It's tempting to think of the rise of Kickstarter and crowdfunding as a rebuke to traditional games publishers. "Hah," goes the narrative. "You didn't want my game but, look, see how the public flocks to us now."
InXile's Brian Fargo is one who didn't shy away from that narrative in his Kickstarter video pitch, mocking the ignorance and childishness of decision-makers at Big Games Corp. His approach helped drive a hugely successful campaign for the RPG Wasteland 2, which garnered nearly $3 million.
It's true -- the big game publishers are typically extremely conservative organizations, terrified of risk and addicted to established patterns. Perhaps this aversion to newness will be their undoing.
Speaking this week with Chris Roberts -- the maker of Wing Commander and now of the upcoming crowdfunded PC space shooter Star Citizen -- I found a gentler perspective, which accepts that publishers have very good reason to stay away from games that have anything less than blockbuster potential.
"A lot of it is to do with the scale," he said. "When I used to make games [in the 1990s], if you sold 50,000 or 100,000 copies, it was a huge deal. Then it was several hundred thousand. Then it was a million. Now we're seeing games that sell 20 million.
"If you can manage a business that sells 500,000 copies of a game, it's a good business. But EA or Activision aren't interested in that business, because in their cost structure, they have to be making $100 million dollars plus in revenue, no matter what. They're only interested in something that sells four or five million units."

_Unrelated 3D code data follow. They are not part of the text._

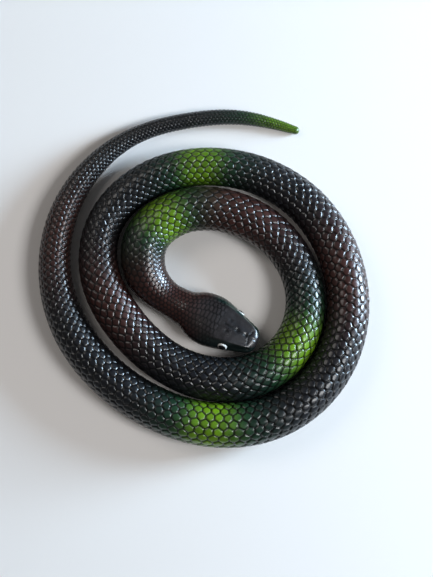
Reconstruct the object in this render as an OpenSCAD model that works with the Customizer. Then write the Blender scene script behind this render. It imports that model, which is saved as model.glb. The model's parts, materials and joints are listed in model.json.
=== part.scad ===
/* [Body] */
// Thickness of the body where it is fullest
body_d = 18; // [15:0.1:22]
// Height of the body's centre line over its flat belly, as a share of its half thickness
belly_share = 0.86; // [0.8:0.01:0.95]
// Diameter of the tail's blunt tip
tail_tip_d = 2.8; // [2:0.1:3.4]

/* [Coil] */
// Width of the open loop in the middle of the coil, where it is narrowest
loop_w = 36; // [30:0.5:45]
// Clear gap between neighbouring turns where they lie side by side
turn_gap = 0.5; // [0.4:0.1:2]

/* [Head] */
// Length of the head from its joint to the snout
head_len = 32.5; // [27:0.5:39]
// Width of the head across the jaw
head_w = 21; // [17:0.5:25.5]
// Depth of the head from crown to chin
head_h = 14; // [11.5:0.5:17]
// How far the head rises from its joint to the snout
chin_rise = 3; // [1:0.5:6]
// How far the head leans over to its left, in degrees
head_roll = 12; // [0:1:15]
// Clear gap between the side of the head and the turn it lies against
head_gap = 0.4; // [0.3:0.1:2]
// Diameter of each eye
eye_d = 4; // [3:0.1:5]

/* [Joints] */
// Clear gap between a rounded end and the hollow that it turns in
joint_gap = 0.3; // [0.25:0.05:0.5]
// Radius of each rounded end, as a share of the body's half thickness there
knuckle_share = 0.76; // [0.7:0.01:0.8]
// How far the head and the tail lift, in degrees
lift_angle = 40; // [20:1:45]
// How far the head turns away from the turn beside it, in degrees
head_turn_angle = 35; // [15:1:40]

/* [Hidden] */
$fn = 64;
far = 60;
skin = 0.2;
eps = 0.01;

// The coil winds clockwise from the head, seen from above, about the middle of its loop.
wind_start = 240;
table_step = 30;
turn_steps = 360 / table_step;

// Distance from the middle of the loop to its wall, all round the first turn, in loop half widths
loop_wall = [0.48, 0.64, 0.86, 1.03, 1.02, 0.99, 1.06, 1.31, 1.69, 2.03, 2.04, 1.83];

// Air between each later turn and the one inside it, where they don't lie side by side
air = [6, 4, 2, 1.5, 0.5, 0.5, 1.5, 2, 1.5, 0.5, 0.5, 0.5, 1.5, 3, 3.5, 4.5, 8, 9.5, 13.5, 15];

// Thickness along the body, as a share of the fullest
thickness = [0.81, 0.75, 0.93, 1, 0.98, 0.96, 0.94, 0.89, 0.84, 0.89, 0.95, 0.97, 0.92, 0.94, 0.87, 0.79,
             0.82, 0.83, 0.85, 0.89, 0.92, 0.94, 0.97, 0.97, 0.92, 0.86, 0.7, 0.57, 0.38, 0.32, 0.26, 0.19];

// How far round the coil each joint lies, in degrees from the head's joint
joints_at = [0, 26, 46, 62, 78, 94, 112, 134, 158, 182, 206, 230, 254, 278, 302, 326, 350, 374, 398, 422, 446,
             470, 494, 518, 542, 566, 590, 614, 638, 662, 686, 710, 734, 757, 779, 800, 821, 842, 863, 884];
last = len(joints_at) - 1;
tail_ends_at = 903;
head_lift_at = 0;
head_turn_at = 1;
tail_lift_at = 34;
first_cone = 32;
neck_links = 5;
tail_links = 9;
body_links = last + 1 - neck_links - tail_links;

// A smooth curve through the values b and c of an even table whose outer neighbours are a and d
function between(a, b, c, d, t) =
    b + 0.5 * t * (c - a + t * (2 * a - 5 * b + 4 * c - d + t * (3 * (b - c) + d - a)));
function at(table, wind) =
    let (x = wind / table_step, top = len(table) - 1, k = max(0, min(top - 1, floor(x))))
    between(table[max(0, k - 1)], table[k], table[k + 1], table[min(top, k + 2)], x - k);

function half(wind) = body_d / 2 * at(thickness, wind);
function loop_side(k) = loop_w / 2 * loop_wall[k] + half(k * table_step);
function winding_r(k) =
    k < turn_steps
    ? loop_side(k)
    : winding_r(k - turn_steps) + half(k * table_step) + half((k - turn_steps) * table_step)
      + turn_gap + air[k - turn_steps];
radii = [for (k = [0 : len(thickness) - 1]) winding_r(k)];
function spot(wind) =
    let (r = at(radii, wind), a = wind_start - wind)
    [r * cos(a), r * sin(a)];

function heading(p, q) = atan2(q[1] - p[1], q[0] - p[0]);
function turned(a) = a - 360 * round(a / 360);

// Where each joint stands, then the tip of the tail, and the direction of the body between them
coil_spots = [for (w = concat(joints_at, tail_ends_at)) spot(w)];
chords = [for (j = [0 : last]) heading(coil_spots[j], coil_spots[j + 1])];
halves = [for (w = joints_at) half(w)];

// Crown, jaws and snout, rounded over pairs of balls: place along the head, half width there and ball size,
// as shares of the head's length, width and depth
head_balls = [[0.27, 0.5, 0.46], [0.4, 0.49, 0.48], [0.63, 0.395, 0.42], [0.8, 0.31, 0.35], [0.905, 0.2, 0.25]];

// The head lies as far back as it can against the turn beside it.
wall_winds = [for (w = [240 : 4 : 372]) w];
function head_ball_spot(ball, way) =
    let (side = ball[1] * head_w - ball[2] * head_h,
         flat = coil_spots[0] + ball[0] * head_len * [cos(way), sin(way)]
                + side * cos(head_roll) * [sin(way), -cos(way)])
    [flat[0], flat[1], belly_share * halves[0] + ball[0] * chin_rise + side * sin(head_roll)];
function wall_spot(w) = [spot(w)[0], spot(w)[1], belly_share * half(w)];
function head_clear(way) =
    min([for (ball = head_balls, w = wall_winds)
         norm(head_ball_spot(ball, way) - wall_spot(w)) - ball[2] * head_h - half(w)]);
function head_back(way) = head_clear(way) >= head_gap || way > 60 ? way : head_back(way + 0.25);
head_way = head_back(-50);

// Bend of the body at each joint, and of the stretch between one joint and the next
joint_ways = [for (j = [0 : last])
              j == 0 ? chords[0] : chords[j - 1] + turned(chords[j] - chords[j - 1]) / 2];
joint_bends = [for (j = [0 : last]) j == 0 ? turned(chords[0] - head_way - 180) : turned(chords[j] - chords[j - 1])];
function link_bend(j) = j == last ? 0 : turned(joint_ways[j + 1] - joint_ways[j]);
function link_half(j) = (halves[j] + halves[j + 1]) / 2;
function knuckle_r(j) = knuckle_share * halves[j];

// How far each joint turns: a lift by its own angle, the head's turn by its own, and every other joint until
// the snake lies straight. The joints on both sides of the tail's lift share its bend.
function travel(j) =
    j == head_lift_at || j == tail_lift_at ? lift_angle
    : j == head_turn_at ? head_turn_angle
    : abs(joint_bends[j]) + (abs(j - tail_lift_at) == 1 ? abs(joint_bends[tail_lift_at]) / 2 : 0);
function setback(j) = halves[j] * sin(travel(j)) + joint_gap;

// Middle of the whole coil, so that the snake stands on the origin
outline = [for (w = [300 : 2 : joints_at[last]]) [spot(w), half(w)]];
middle = [for (i = [0, 1])
          (max([for (o = outline) o[0][i] + o[1]]) + min([for (o = outline) o[0][i] - o[1]])) / 2];

neck_names = [for (n = [1 : neck_links]) str("neck_", n)];
body_names = [for (n = [1 : body_links]) str("body_", n < 10 ? "0" : "", n)];
tail_names = [for (n = [1 : tail_links]) n == tail_links ? "tail_tip" : str("tail_", n)];
link_names = concat(neck_names, body_names, tail_names);

// Puts a piece where joint j is, with +X along the body towards the tail
module at_joint(j, way) {
    translate([coil_spots[j][0] - middle[0], coil_spots[j][1] - middle[1], 0]) rotate(way) children();
}

// Cuts away everything below the surface that the snake lies on
module on_the_ground() {
    difference() {
        children();
        translate([-4 * far, -4 * far, -far]) cube([8 * far, 8 * far, far]);
    }
}

// A stretch of body that curves to the right, from the joint at the origin
module curved_tube(chord, bend, r) {
    radius = chord / 2 / sin(bend / 2);
    translate([chord / 2, -radius * cos(bend / 2), 0])
        rotate(90 - bend / 2)
            rotate_extrude(angle = bend, $fn = 360)
                translate([radius, belly_share * r]) circle(r);
}

// A straight stretch that tapers from one half thickness to another, level underneath
module tapered_tube(chord, r0, r1) {
    z0 = belly_share * r0;
    z1 = belly_share * r1;
    slope = atan2(z1 - z0, chord);
    translate([0, 0, z0])
        rotate([0, 90 - slope, 0])
            cylinder(r1 = r0, r2 = r1, h = norm([chord, z1 - z0]));
}

// The rounded end that turns in the hollow of the piece before it
module knuckle(j, r, lifts) {
    intersection() {
        translate([-2 * r, 0, belly_share * r]) rotate([0, 90, 0]) cylinder(r = r - skin, h = 2 * r + 2);
        if (lifts)
            translate([0, far / 2, belly_share * halves[j]]) rotate([90, 0, 0])
                cylinder(r = knuckle_r(j), h = far);
        else
            translate([0, 0, -eps]) cylinder(r = knuckle_r(j), h = 3 * r);
    }
}

// The hollow for the next piece's rounded end, and the room to bend
module hollow(j, lifts) {
    if (lifts)
        translate([0, far / 2, belly_share * halves[j]]) rotate([90, 0, 0])
            cylinder(r = knuckle_r(j) + joint_gap, h = far);
    else
        translate([0, 0, -1]) cylinder(r = knuckle_r(j) + joint_gap, h = far);
    translate([-setback(j), -far / 2, -1]) cube([far, far, far]);
}

// One length of the body, from joint j to the next
module link(j) {
    chord = norm(coil_spots[j + 1] - coil_spots[j]);
    bend = -link_bend(j);
    front_r = j >= first_cone ? halves[j] : link_half(j);
    on_the_ground()
        difference() {
            union() {
                at_joint(j, chords[j])
                    if (j >= first_cone || bend < 2)
                        tapered_tube(chord, halves[j], halves[j + 1]);
                    else
                        curved_tube(chord, bend, link_half(j));
                at_joint(j, joint_ways[j]) knuckle(j, front_r, j == head_lift_at || j == tail_lift_at);
            }
            at_joint(j + 1, joint_ways[j + 1]) hollow(j + 1, j + 1 == tail_lift_at);
        }
}

// The blunt end of the tail
module tail_tip() {
    tip_r = tail_tip_d / 2;
    chord = norm(coil_spots[last + 1] - coil_spots[last]) - tip_r;
    on_the_ground()
        at_joint(last, chords[last]) {
            knuckle(last, halves[last], false);
            tapered_tube(chord, halves[last], tip_r);
            translate([chord, 0, belly_share * tip_r]) sphere(tip_r);
        }
}

// Places a piece of the head, with +X towards the snout and the chin at its own height
head_slope = atan2(chin_rise, head_len);
module at_head() {
    at_joint(0, head_way)
        translate([0, 0, belly_share * halves[0]])
            rotate([0, -head_slope, 0])
                rotate([-head_roll, 0, 0])
                    children();
}

eye_spot = [0.63 * head_len, 0.345 * head_w, 0.17 * head_h];
module eye_ball(side, r) {
    translate([eye_spot[0], side * eye_spot[1], eye_spot[2]]) sphere(r);
}

module head_shape() {
    neck_r = halves[0] - skin;
    hull($fn = 32) {
        translate([neck_r * 0.3, 0, 0]) sphere(neck_r);
        for (ball = head_balls, side = [-1, 1])
            translate([ball[0] * head_len, side * (ball[1] * head_w - ball[2] * head_h), 0])
                sphere(ball[2] * head_h);
    }
}

module head() {
    color([0.09, 0.1, 0.1])
        on_the_ground()
            difference() {
                at_head()
                    difference() {
                        head_shape();
                        eye_ball(1, eye_d / 2 + eps);
                        eye_ball(-1, eye_d / 2 + eps);
                    }
                at_joint(0, joint_ways[0]) hollow(0, true);
            }
}

module left_eye() {
    color([0.9, 0.9, 0.88]) at_head() eye_ball(1, eye_d / 2);
}

module right_eye() {
    color([0.9, 0.9, 0.88]) at_head() eye_ball(-1, eye_d / 2);
}

// Paint along the back: dark, with green and brown stretches, by the joint they are centred on
green = [0.32, 0.55, 0.08];
brown = [0.3, 0.17, 0.14];
dark = [0.1, 0.11, 0.12];
green_at = [114, 278, 508, 692, 900];
brown_at = [20, 180, 400, 594, 794];
function near(wind, spots) = min([for (s = spots) abs(wind - s)]) < 16;
function paint(j) =
    let (wind = (joints_at[j] + joints_at[min(last, j + 1)]) / 2)
    near(wind, green_at) ? green : near(wind, brown_at) ? brown : dark;

head();
left_eye();
right_eye();
for (j = [0 : last - 1])
    color(paint(j)) link(j);
color(paint(last)) tail_tip();
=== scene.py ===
import json
import math
import bpy
import numpy as np
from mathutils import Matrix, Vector

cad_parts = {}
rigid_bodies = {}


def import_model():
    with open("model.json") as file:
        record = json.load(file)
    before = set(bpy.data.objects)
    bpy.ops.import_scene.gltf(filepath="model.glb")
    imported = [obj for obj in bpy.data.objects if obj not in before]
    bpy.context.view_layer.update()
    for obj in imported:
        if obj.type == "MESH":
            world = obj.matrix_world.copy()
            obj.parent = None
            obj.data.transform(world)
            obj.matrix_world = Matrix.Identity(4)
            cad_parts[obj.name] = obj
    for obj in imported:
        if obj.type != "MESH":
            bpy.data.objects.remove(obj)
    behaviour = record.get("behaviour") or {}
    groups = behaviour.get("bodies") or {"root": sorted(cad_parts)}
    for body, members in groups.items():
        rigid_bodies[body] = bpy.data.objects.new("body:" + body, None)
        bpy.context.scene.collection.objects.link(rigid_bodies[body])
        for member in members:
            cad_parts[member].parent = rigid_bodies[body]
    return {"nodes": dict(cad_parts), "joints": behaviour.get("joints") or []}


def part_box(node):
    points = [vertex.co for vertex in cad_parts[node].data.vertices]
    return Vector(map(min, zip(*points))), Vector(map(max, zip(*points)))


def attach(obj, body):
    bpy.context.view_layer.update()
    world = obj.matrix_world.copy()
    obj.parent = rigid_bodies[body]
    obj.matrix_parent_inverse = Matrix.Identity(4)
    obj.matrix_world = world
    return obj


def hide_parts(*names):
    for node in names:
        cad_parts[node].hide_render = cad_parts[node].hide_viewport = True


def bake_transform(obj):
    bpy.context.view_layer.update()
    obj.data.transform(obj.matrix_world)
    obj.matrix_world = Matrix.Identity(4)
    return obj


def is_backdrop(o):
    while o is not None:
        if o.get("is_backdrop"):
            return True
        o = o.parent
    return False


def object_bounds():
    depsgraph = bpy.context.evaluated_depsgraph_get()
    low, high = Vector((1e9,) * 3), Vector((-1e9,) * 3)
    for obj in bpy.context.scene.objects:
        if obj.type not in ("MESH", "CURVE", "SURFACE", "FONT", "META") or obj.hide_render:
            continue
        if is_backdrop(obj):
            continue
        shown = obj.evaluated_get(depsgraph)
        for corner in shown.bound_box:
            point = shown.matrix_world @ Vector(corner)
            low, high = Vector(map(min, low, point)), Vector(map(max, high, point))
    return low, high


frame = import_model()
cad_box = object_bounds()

# ---------------------------------------------------------------------------------------------------------
# The line of the body.
# The snake is one moulding of soft rubber, cast in its coil. Everything in it follows one line down the
# middle of the body, from the snout to the tip of the tail, which runs through every joint of the frame.
# ---------------------------------------------------------------------------------------------------------
MM = 0.001
BELLY_SHARE = 0.86     # height of the body's middle off the ground, as a share of its half width
TAIL_TIP_HALF = 1.4    # half width of the tail's rounded end, in mm
END_REACH = 0.05       # points this near to the farthest one make up an end, in mm
LINE_STEP = 0.05       # short step along the line that its direction is taken over, in mm

joints = frame["joints"]
joint_spots = np.array([joint["pos_m"] for joint in joints]) / MM


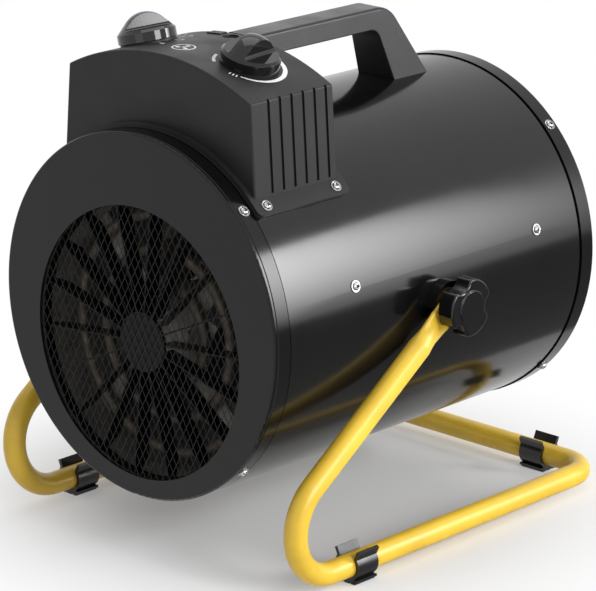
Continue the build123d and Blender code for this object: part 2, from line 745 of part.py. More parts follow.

It's a reflection of the same story that we've been hearing for the past two or three years: mid-tier developers -- the ones that are somewhere between low-cost productions and high-budget, high-profile releases, continue to be squeezed out. The publishers, by focusing on blockbusters, have created a vacuum that talented developers with an understanding of social media have been only too willing to fill.
"You look at a Tim Schafer or Chris Taylor -- these people who used to be name designers and had a following. They are always going to be able to sell a million copies of a game. But they're not getting financed by the publishers like they used to.
"Take [Obsidian Entertainment's] Project Eternity, that's a kind of game there's a strong demand for. But if you talked to Activision or EA, they'd say, 'Looks great. They had 75,000 people give them money and they got $4 million dollars. But that doesn't move the needle for us.'
"These other avenues, digital distribution and crowdfunding are giving a voice and a marketplace to games that won't sell 10 or 20 million copies, but they can sell a million copies. It does show you that the big publisher model doesn't connect with the whole audience. It's the low end of the mass market, if you see what I mean."
Via Kickstarter, Star Citizen has raised over a million dollars, with over a week left in the campaign. Another $2 million is coming in direct to Roberts' own label, Roberts Space Industries. Star Citizen has caused a stir in the game media, both due to Roberts' own pedigree, but also the demo's dazzling looks.
Out of the industry for years, Roberts worked in the movie industry, producing films such as 2004's The Punisher and 2005's Lord of War. He's now adjusting to the new opportunities of the game industry.
"It's nice to have the community be so into this," he said. "The old days of making games, you'd make it in a vacuum. You'd just hope that you were making stuff that people wanted. Having a community from the very start is invigorating as a designer. I get to interact with everyone, and I have a much better idea of what is and isn't important.
"I find that in this process, you have a much better idea at the beginning of what matters to people. That lets you figure out the areas you're going to put your resources into from the beginning."
I asked him if all this freedom might tempt him into indulging in some time-consuming perfectionism, that it might eventually lead to slippage. He rejects this notion. After all, he now has thousands of bosses, and they're all invested in his work.
"When it's just a publisher, you can fob them off. You can say, 'I need to work a bit more on this, it's going to take more time.' If they're not at the point where they're willing to kill your project, the publisher doesn't have much option. But when you've got the crowd, you have 60,000 people and they're expecting this thing on this day. If you're not going to give them what they want, you'd better have a good answer pretty soon."